For those who aren’t up on their history. The reason they had an essay on Luther is that we just hit the 500th anniversary of the nailing of the 95 Theses to the Wittenberg church door (if that in fact happened). And as they allude to, one of the big reasons the Protestant reformation happened when it did was the invention of the printing press. Luther himself was a master of the medium and in the 1520s, he was responsible for more than a fifth of the empire’s entire output of pamphlets. At the time one churchman said, “Every day it rains Luther books. Nothing else sells.”

As you also may or may not recall the Protestant Reformation resulted in one of the bloodier periods of European history (the 30 Years War, the French Wars of Religion, the English Civil War, etc.) So that’s one of the revolutions. On the other hand, the TV and Radio revolution was almost entirely peaceful and we can always hope that even if social media does represent a revolution it will be more similar to the revolution brought on by TV and Radio than the one brought on by the printing press. Though, I fear that when you look at ease of control, social media is a lot closer to the decentralized revolution of the printing press, then the centralization of TV and radio.
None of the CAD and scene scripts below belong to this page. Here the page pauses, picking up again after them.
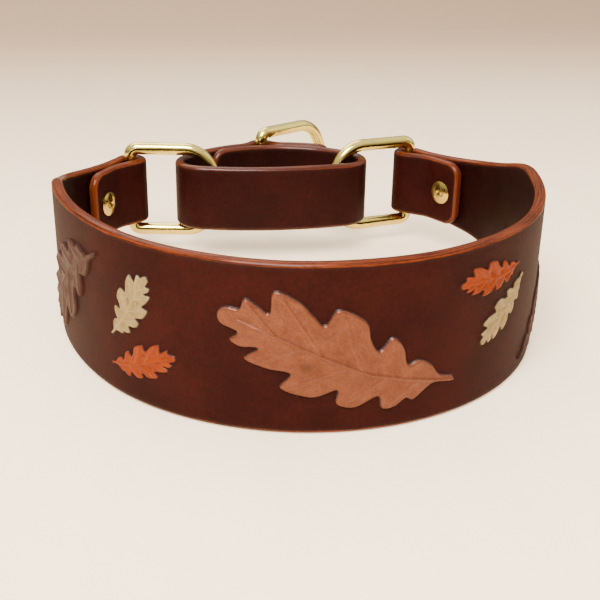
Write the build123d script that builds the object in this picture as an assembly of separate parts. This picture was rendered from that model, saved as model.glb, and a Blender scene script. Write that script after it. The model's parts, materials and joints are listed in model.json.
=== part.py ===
from build123d import *
import os
from math import atan2, cos, degrees, hypot, radians, sin, sqrt

# Martingale dog collar standing on the lower edge of its wide front band, in millimetres.
# Origin: centre of the round front, at the height of the band's lower edge.
# +Y points to the back, where the rings and the control loop are. +Z is up.

# leather
leather = 3.6             # thickness of the band and of the loop strap
layer_gap = 0.2           # between two layers riveted together
band_width = 50.8         # height of the wide front
strap_width = 25.4        # height of the tabs and of the control loop
corner_radius = 6.0       # rounded corners at the cut ends of the straps

# plan of the wide band, one half
front_radius = 77.0       # outer face of the round front
front_turn = 60.0         # degrees of that curve either side of the middle
side_radius = 109.2       # outer face of the flatter sides
side_length = 16.0        # straight run from the widest point to the rear bend
bend_radius = 36.0        # mid-line of the bend behind the sides
tab_lean = 30.0           # degrees that the doubled tab turns in
tab_length = 30.0         # straight tab, from the bend to the ring's bar
flap_length = 28.0        # from the ring's bar to the end of the folded flap
flap_slope = 24.0         # degrees that the flap closes onto the tab behind the bar
flap_blend = 12.0         # bend radius where the flap comes to lie on the tab
tab_rivet_at = 20.0       # from the ring's bar to the tab rivet
taper_start = 0.0         # y where the band begins to narrow
taper_points = ((0.30, 0.35), (0.57, 0.74))   # share of the taper's run, share of its drop

# cast D-rings
wire = 4.8                # wire diameter
ring_play = 2.6           # opening height of a ring, more than the strap's width
ring_depth = 33.8         # middle of the straight bar to the middle of the round end
shoulder_radius = 11.0    # where an arm turns into the round end
shoulder_turn = 55.0      # degrees of that turn
ring_corner = 3.0         # corners beside the straight bar
bar_clearance = 0.1       # between a bar and the leather folded round it

# control loop, in its own frame: x along it, y to the back
loop_half = 23.5          # middle of the loop to the middle of an end bend
end_bend = 10.2           # mid-line radius of the end bends
near_bow = 2.4            # how far the front run bows out beyond the end bends
rear_bow = 9.6            # the same for the rear run's inner layer
loop_place = (0.9, 67.2)  # middle of the end bends, in the collar's frame
loop_turn = -1.5          # degrees the loop lies turned from square
leash_at = -4.0           # x of the leash ring's bar in the loop
overlap_left = 23.0       # inner layer's end, left of that bar
overlap_right = 30.0      # outer layer's end, right of that bar
rivet_left = 13.5         # rivets either side of the leash ring's bar
rivet_right = 22.0
pocket_blend = 9.0        # bend radius where the outer layer leaves and rejoins the inner
leash_swing = 34.0        # degrees from the loop's length to the leash ring at rest

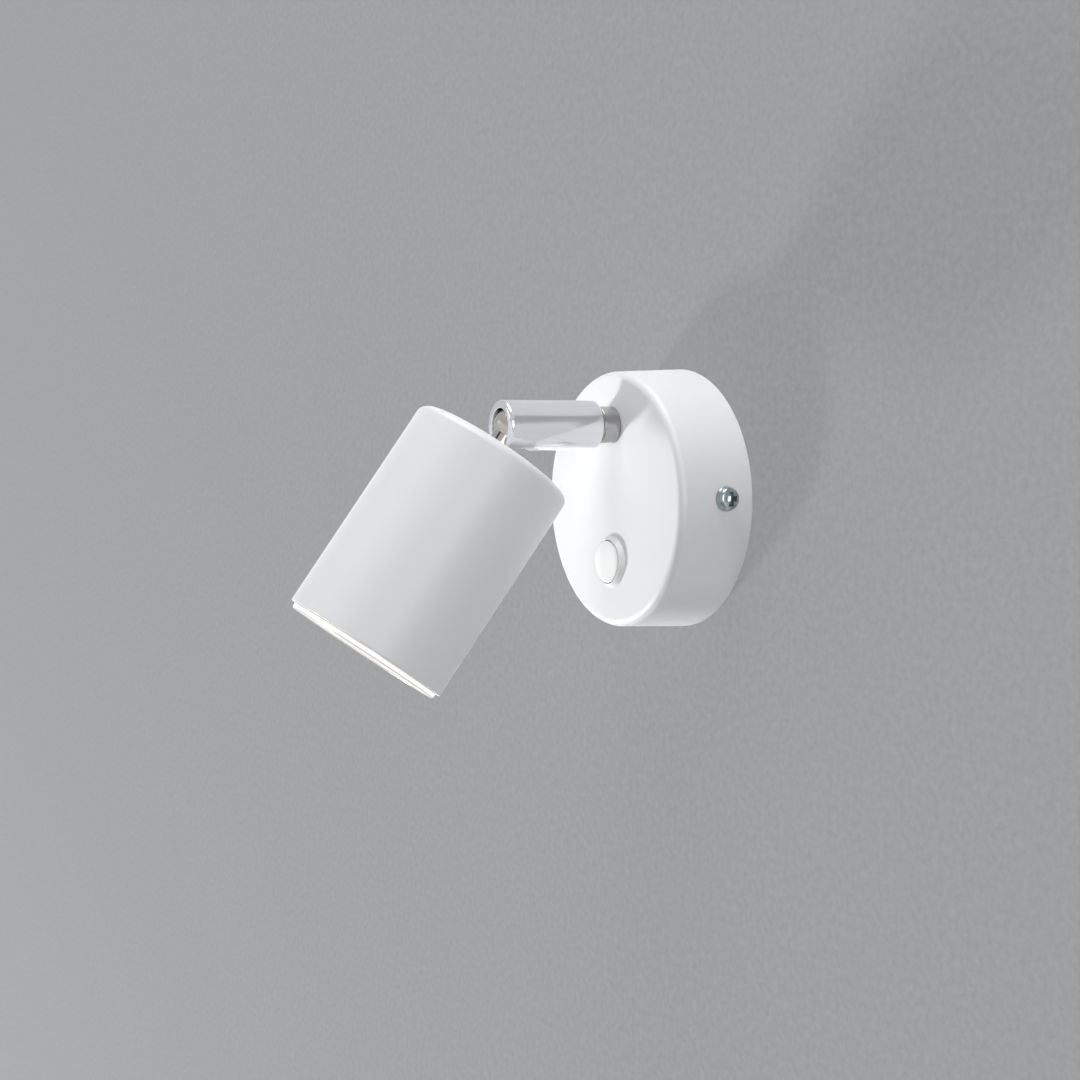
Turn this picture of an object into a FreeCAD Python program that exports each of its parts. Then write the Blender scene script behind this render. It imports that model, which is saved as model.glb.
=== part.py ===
import FreeCAD, Part
import math
import os
from types import SimpleNamespace

import Sketcher

# Pivoting spotlight wall light, in millimetres. The wall is the plane y = 0, the room is
# towards -Y, +Z is up, and the origin is the centre of the base where it meets the wall.
# A chrome arm swivels about its own axis on a neck in the base, and a cylindrical head
# tilts on a ball knuckle inside the arm's notched open end.

SIZES = {
    # base cup
    "cover_radius": 42.5,
    "cover_taper": 1.1,
    "cover_depth": 26.0,
    "cover_rounding": 2.6,
    "cover_wall": 1.5,
    # wall plate
    "plate_radius": 31.0,
    "plate_thickness": 1.5,
    "strap_width": 16.0,
    "ear_reach": 16.0,
    "ear_gap": 0.3,
    "bend_radius": 1.2,
    "slot_spacing": 46.0,
    "slot_length": 10.0,
    "slot_width": 4.6,
    "cable_hole_radius": 7.0,
    # side screws, common to both sides
    "side_screw_depth": 9.7,
    "side_screw_rise": 1.2,
    "screw_radius": 2.0,
    "screw_length": 8.0,
    "screw_head_radius": 4.0,
    "screw_head_height": 2.5,
    "thread_clearance": 0.05,
    "pass_clearance": 0.2,
    # mains terminals on the plate
    "block_width": 25.0,
    "block_height": 11.0,
    "block_depth": 11.5,
    "block_rise": 15.0,
    "block_chamfer": 0.8,
    "pole_pitch": 8.0,
    "wire_hole_radius": 1.8,
    "wire_hole_depth": 4.5,
    "clamp_screw_radius": 1.5,
    "clamp_screw_length": 4.0,
    "clamp_row": 3.0,
    "clamp_screw_sunk": 0.4,
    "fixing_radius": 1.25,
    "fixing_head_radius": 2.2,
    "fixing_head_height": 1.6,
    "earth_across": 20.0,
    "earth_drop": 13.0,
    "earth_head_radius": 3.5,
    "earth_head_height": 2.4,
    "earth_washer_radius": 4.5,
    "earth_washer_thickness": 0.8,
    # switch in the cup's face
    "switch_inset": 22.2,
    "bezel_radius": 8.5,
    "bezel_taper": 1.0,
    "bezel_height": 1.7,
    "barrel_radius": 7.8,
    "barrel_length": 13.0,
    "switch_rear_radius": 6.2,
    "switch_rear_length": 5.0,
    "recess_depth": 3.5,
    "guide_length": 7.0,
    "cap_radius": 6.8,
    "cap_clearance": 0.3,
    "cap_proud": 0.5,
    "cap_dome": 0.7,
    "cap_skirt": 4.0,
    "cap_wall": 1.2,
    "plunger_radius": 2.2,
    "plunger_length": 3.8,
    "guide_clearance": 0.08,
    "blade_width": 4.8,
    "blade_thickness": 0.8,
    "blade_length": 3.5,
    "blade_spacing": 7.0,
    "switch_nut_flats": 19.0,
    "switch_nut_height": 2.5,
    # neck
    "neck_inset": 18.5,
    "neck_radius": 6.2,
    "neck_undercut": 0.3,
    "stud_radius": 4.5,
    "stud_length": 9.5,
    "lead_hole_radius": 1.8,
    "tooth_washer_radius": 7.8,
    "tooth_washer_thickness": 0.8,
    "neck_nut_flats": 13.0,
    "neck_nut_height": 3.0,
    # swivel of the arm on the neck's spigot
    "spigot_radius": 3.0,
    "swivel_clearance": 0.06,
    "swivel_gap": 0.1,
    "stop_washer_radius": 3.9,
    "stop_washer_thickness": 1.2,
    "stop_tab_width": 2.0,
    "stop_tab_reach": 5.1,
    "stop_pin_radius": 0.55,
    "stop_pin_orbit": 4.75,
    "stop_pin_length": 3.2,
    "stop_pin_depth": 2.0,
    "spring_washer_radius": 4.2,
    "spring_washer_thickness": 0.8,
    "swivel_nut_radius": 4.9,
    "swivel_nut_height": 2.5,
    "swivel_nut_slot": 1.2,
    # chrome arm
    "sleeve_start": 31.8,
    "sleeve_length": 35.5,
    "sleeve_radius": 8.0,
    "sleeve_bore": 6.2,
    "sleeve_floor": 4.0,
    "sleeve_chamfer": 1.8,
    "sleeve_chamfer_length": 2.0,
    "lip_width": 0.8,
    "lip_length": 1.5,
    "mouth_rounding": 1.2,
    "mouth_inner_rounding": 0.4,
    "notch_width": 8.5,
    "notch_length": 11.0,
    # tilt joint
    "pivot_inset": 4.7,
    "plug_standoff": 7.0,
    "plug_length": 9.0,
    "plug_clearance": 0.03,
    "plug_groove_width": 2.4,
    "plug_groove_inset": 3.0,
    "tongue_thickness": 3.4,
    "tongue_radius": 4.0,
    "tongue_gap": 0.3,
    "knuckle_radius": 5.9,
    "stem_radius": 4.0,
    "friction_washer_thickness": 0.55,
    "seam_margin": 0.8,
    "pin_radius": 1.5,
    "pin_inset": 0.3,
    "pin_clearance": 0.06,
    "friction_washer_radius": 3.5,
    "friction_gap": 0.05,
    "stem_thread_radius": 3.0,
    "stem_thread_length": 7.2,
    "stem_lead_radius": 1.4,
    "stem_nut_flats": 10.0,
    "stem_nut_height": 3.0,
    # head
    "head_standoff": 10.2,
    "shade_length": 73.8,
    "shade_rounding": 3.6,
    "shade_wall": 1.0,
    "rim_rounding": 0.4,
    "bracket_thickness": 1.2,
    "bracket_width": 12.0,
    "bracket_foot": 8.5,
    "bracket_span": 13.0,
    # lampholder
    "holder_radius": 14.0,
    "holder_height": 15.0,
    "holder_chamfer": 1.0,
    "holder_screw_offset": 10.8,
    "holder_screw_radius": 1.5,
    "holder_head_radius": 2.6,
    "holder_head_height": 1.8,
    "holder_screw_length": 15.0,
    "pin_spacing": 10.0,
    "pin_slot_length": 9.0,
    "pin_slot_width": 5.8,
    "pin_slot_depth": 8.5,
    # lamp
    "lamp_radius": 26.0,
    "lamp_gap": 0.5,
    "lamp_length": 47.0,
    "lamp_proud": 1.8,
    "lamp_base_radius": 12.6,
    "lamp_base_length": 11.0,
    "lamp_shoulder_radius": 15.5,
    "lamp_shoulder_length": 3.5,
    "lamp_flare_length": 26.0,
    "lamp_wall": 1.4,
    "lamp_ring_width": 1.3,
    "lamp_ring_length": 4.0,
    "lamp_bead_rounding": 0.6,
    "lamp_pin_radius": 1.5,
    "lamp_pin_head_radius": 2.4,
    "lamp_pin_head_length": 2.6,
    "lamp_pin_length": 7.0,
    "lens_clearance": 0.05,
    "lens_thickness": 2.2,
    "lens_dome": 0.5,
    "lens_inset": 0.6,
    # pose in which the light is shown, in degrees
    "arm_turn": 8.2,
    "head_tilt": 56.3,
}

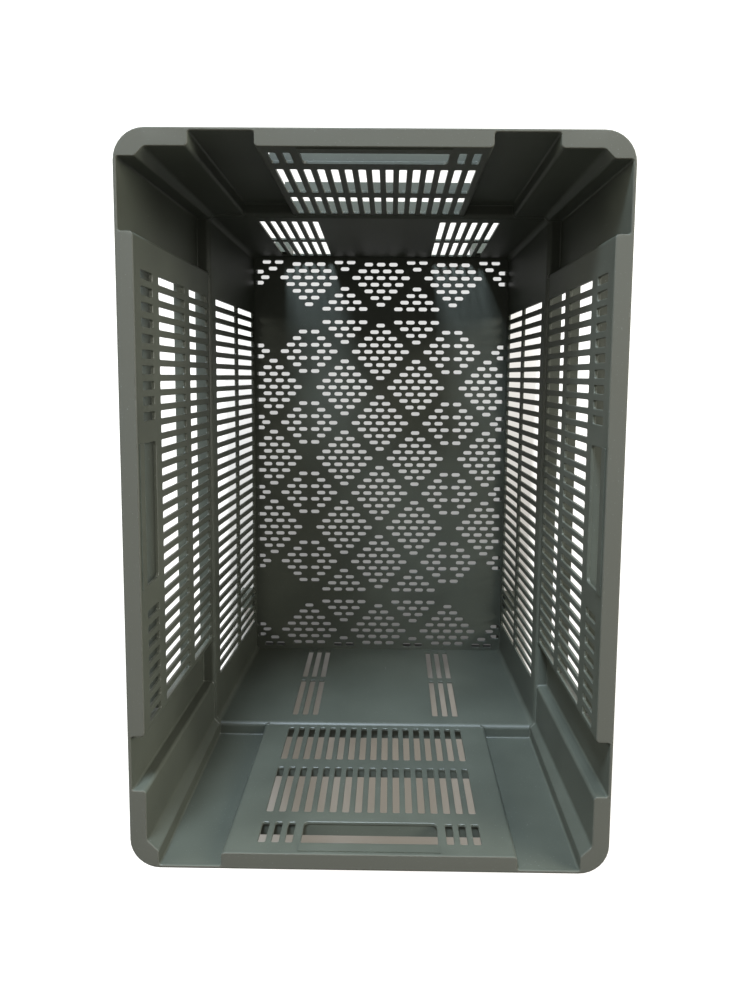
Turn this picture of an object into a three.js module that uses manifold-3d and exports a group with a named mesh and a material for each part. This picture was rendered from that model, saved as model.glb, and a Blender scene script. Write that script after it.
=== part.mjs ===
// Rigid stack-and-nest storage crate, 600 x 400 x 420 mm, injection moulded in one piece.
// A perforated tub forms the lower half. Above it the walls step out over a ledge and carry
// eight open channels, in which the feet of a second crate slide down when the two are nested.
// Turned half a circle, the second crate's feet land on the rim instead, and the crates stack.
//
// Millimetres, +Z up. X is the short side and Y the long side. The origin is the middle of the
// underside. End A is at +Y and end B at -Y, and the two differ in where their channels are.
// Each named mesh is one region of the moulding, set GAP apart from the regions that it joins.

import * as THREE from "three";
import { mergeVertices } from "three/addons/utils/BufferGeometryUtils.js";
import Module from "manifold-3d";

const wasm = await Module();
wasm.setup();

// ---- Driving dimensions ---------------------------------------------------------------

const HALF_WIDTH = 200;
const HALF_LENGTH = 300;
const HEIGHT = 420;
const WALL = 3;
const GAP = 0.3; // between neighbouring regions
const OVERLAP = 1; // how far a cutter or a joined solid runs past the face it meets
const HALF_BEND = Math.PI / 8; // half the turn of a 45 degree corner

const FLOOR_TOP = 12;
const FLOOR_PLATE = 3;
const FLOOR_INSET = 29; // from the envelope to the inner face of the tub, at the floor
const TUB_SLOPE = 0.043; // outward lean of the tub's walls, per mm of height
const TUB_CHAMFER = 3.5;

const LEDGE_TOP = 210;
const LEDGE_PLATE = 4;

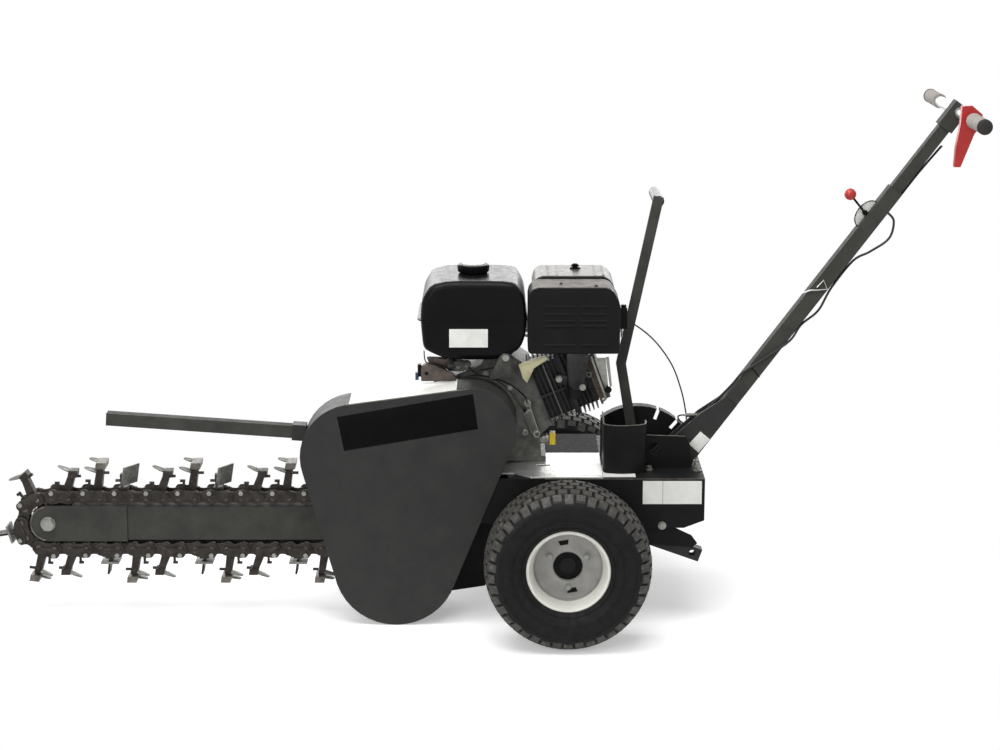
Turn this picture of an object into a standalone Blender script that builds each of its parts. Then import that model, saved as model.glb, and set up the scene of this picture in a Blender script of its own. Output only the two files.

The only question left, assuming you agree with me thus far, is what we should do about it? The Economist asks the same question and comes up with this response:

What is to be done? People will adapt, as they always do. A survey this week found that only 37% of Americans trust what they get from social media, half the share that trust printed newspapers and magazines. Yet in the time it takes to adapt, bad governments with bad politics could do a lot of harm.

I agree. People will adapt. But remember that Facebook and the other sites can also adapt. The Russians can adapt. And we already read about the 50,000 adaptations the Trump campaign was making every day. I have no doubt we will eventually adapt, but in the meantime we’re trying to hit a moving target, and a lot can happen while we’re working it out.

Finally, given the evident success of this tactic, how much more money and how much bigger is this problem going to be in 2020?